* start *
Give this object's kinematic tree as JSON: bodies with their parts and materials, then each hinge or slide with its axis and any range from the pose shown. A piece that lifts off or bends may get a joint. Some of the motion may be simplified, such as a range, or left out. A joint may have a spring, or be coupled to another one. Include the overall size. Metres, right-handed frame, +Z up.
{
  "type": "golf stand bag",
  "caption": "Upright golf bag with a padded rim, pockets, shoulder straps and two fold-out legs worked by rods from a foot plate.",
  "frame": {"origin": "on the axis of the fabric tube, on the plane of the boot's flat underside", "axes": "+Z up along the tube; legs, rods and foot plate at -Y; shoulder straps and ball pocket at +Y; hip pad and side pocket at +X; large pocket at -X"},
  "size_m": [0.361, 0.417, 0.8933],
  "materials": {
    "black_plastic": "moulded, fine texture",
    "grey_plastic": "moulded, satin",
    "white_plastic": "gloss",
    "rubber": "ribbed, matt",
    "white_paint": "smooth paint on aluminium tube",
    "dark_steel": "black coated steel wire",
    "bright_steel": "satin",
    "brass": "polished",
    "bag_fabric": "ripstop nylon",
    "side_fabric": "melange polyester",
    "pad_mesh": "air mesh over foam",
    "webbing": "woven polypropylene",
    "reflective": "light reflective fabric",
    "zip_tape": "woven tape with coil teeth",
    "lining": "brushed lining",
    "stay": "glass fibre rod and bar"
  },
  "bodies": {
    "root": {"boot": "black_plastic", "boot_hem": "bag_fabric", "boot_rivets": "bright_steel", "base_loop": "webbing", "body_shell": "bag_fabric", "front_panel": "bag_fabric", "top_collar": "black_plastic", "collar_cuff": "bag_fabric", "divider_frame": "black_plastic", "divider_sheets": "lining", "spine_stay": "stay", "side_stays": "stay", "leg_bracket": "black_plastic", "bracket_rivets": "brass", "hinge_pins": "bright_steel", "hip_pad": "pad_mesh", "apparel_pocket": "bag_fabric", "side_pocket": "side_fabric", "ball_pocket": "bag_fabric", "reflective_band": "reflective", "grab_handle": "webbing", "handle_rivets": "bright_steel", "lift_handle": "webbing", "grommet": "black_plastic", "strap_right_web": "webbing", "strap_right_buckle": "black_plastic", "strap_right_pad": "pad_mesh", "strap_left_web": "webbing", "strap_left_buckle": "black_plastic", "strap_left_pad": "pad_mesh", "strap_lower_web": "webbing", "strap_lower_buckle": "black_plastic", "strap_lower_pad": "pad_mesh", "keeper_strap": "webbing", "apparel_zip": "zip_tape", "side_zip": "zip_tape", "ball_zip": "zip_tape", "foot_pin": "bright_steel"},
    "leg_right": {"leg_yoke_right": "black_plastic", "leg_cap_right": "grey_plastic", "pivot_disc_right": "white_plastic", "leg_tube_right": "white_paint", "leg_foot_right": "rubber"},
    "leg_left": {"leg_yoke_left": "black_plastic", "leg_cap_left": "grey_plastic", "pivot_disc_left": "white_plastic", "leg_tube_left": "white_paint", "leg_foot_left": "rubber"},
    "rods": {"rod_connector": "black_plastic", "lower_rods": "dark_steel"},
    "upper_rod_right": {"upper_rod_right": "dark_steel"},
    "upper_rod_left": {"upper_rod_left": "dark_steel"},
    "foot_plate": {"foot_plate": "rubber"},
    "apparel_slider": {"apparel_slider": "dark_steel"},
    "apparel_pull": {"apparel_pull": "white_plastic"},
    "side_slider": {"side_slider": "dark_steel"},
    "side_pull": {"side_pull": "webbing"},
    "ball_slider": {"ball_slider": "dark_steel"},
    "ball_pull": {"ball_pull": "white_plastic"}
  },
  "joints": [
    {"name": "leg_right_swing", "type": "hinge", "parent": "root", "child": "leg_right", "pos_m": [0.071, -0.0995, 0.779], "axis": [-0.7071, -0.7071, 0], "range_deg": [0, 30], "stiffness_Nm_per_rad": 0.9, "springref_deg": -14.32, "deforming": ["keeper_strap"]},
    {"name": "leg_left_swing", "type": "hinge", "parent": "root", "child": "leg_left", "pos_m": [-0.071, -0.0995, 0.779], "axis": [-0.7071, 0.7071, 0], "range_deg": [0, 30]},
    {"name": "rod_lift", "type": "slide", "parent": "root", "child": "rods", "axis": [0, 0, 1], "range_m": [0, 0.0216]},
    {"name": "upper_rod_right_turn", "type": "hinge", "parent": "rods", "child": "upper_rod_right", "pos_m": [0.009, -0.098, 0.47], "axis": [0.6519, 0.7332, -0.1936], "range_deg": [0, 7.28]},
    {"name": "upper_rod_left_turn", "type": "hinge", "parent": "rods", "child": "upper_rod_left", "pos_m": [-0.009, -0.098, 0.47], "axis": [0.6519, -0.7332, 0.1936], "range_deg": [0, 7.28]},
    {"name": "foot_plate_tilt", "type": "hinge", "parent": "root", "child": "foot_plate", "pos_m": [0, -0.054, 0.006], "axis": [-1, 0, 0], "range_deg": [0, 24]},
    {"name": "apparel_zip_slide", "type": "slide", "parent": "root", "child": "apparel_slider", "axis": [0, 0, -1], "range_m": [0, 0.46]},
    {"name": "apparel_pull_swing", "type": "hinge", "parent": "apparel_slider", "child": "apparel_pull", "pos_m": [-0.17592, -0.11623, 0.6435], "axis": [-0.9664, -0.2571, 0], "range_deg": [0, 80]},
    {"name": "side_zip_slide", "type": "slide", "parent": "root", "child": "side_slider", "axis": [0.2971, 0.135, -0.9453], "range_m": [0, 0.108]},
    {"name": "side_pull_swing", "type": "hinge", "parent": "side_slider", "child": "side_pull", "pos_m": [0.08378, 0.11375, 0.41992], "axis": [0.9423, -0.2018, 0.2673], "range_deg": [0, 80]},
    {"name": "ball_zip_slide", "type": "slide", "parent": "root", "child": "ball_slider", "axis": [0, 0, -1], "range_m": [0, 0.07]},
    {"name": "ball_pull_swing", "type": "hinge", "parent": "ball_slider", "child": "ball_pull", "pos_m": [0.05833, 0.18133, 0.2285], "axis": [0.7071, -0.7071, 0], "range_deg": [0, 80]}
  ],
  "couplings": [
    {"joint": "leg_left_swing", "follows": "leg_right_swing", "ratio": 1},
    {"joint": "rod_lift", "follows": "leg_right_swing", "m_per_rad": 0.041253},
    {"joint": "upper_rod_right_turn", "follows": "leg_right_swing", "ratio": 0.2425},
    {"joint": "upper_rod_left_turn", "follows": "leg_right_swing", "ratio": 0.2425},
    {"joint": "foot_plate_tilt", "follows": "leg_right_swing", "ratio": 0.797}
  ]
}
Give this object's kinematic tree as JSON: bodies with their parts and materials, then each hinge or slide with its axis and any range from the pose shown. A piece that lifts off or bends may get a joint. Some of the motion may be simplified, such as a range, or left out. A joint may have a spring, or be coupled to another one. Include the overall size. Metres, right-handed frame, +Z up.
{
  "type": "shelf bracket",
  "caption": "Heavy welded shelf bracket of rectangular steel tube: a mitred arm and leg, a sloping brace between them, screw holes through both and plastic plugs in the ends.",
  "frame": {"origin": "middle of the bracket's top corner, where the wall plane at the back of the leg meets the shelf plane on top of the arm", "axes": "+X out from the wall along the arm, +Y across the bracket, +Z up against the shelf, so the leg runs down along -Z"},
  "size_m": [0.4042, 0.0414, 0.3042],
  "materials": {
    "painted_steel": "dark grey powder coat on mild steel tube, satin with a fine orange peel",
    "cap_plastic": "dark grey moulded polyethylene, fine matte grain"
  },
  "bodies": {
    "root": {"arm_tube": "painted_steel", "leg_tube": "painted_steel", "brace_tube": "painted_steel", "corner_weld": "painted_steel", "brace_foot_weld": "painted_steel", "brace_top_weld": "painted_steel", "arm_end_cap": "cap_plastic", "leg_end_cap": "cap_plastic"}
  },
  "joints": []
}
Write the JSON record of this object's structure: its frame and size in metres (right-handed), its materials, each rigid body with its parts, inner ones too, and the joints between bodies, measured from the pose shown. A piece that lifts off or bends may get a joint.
* end *
■ **STATED EXERCISE**: Copy every line of the entries above in which "joints" occurs.

■ **RESULT**:
  "joints": [
  "joints": []
Write the JSON record of this object's structure: its frame and size in metres (right-handed), its materials, each rigid body with its parts, inner ones too, and the joints between bodies, measured from the pose shown. A piece that lifts off or bends may get a joint.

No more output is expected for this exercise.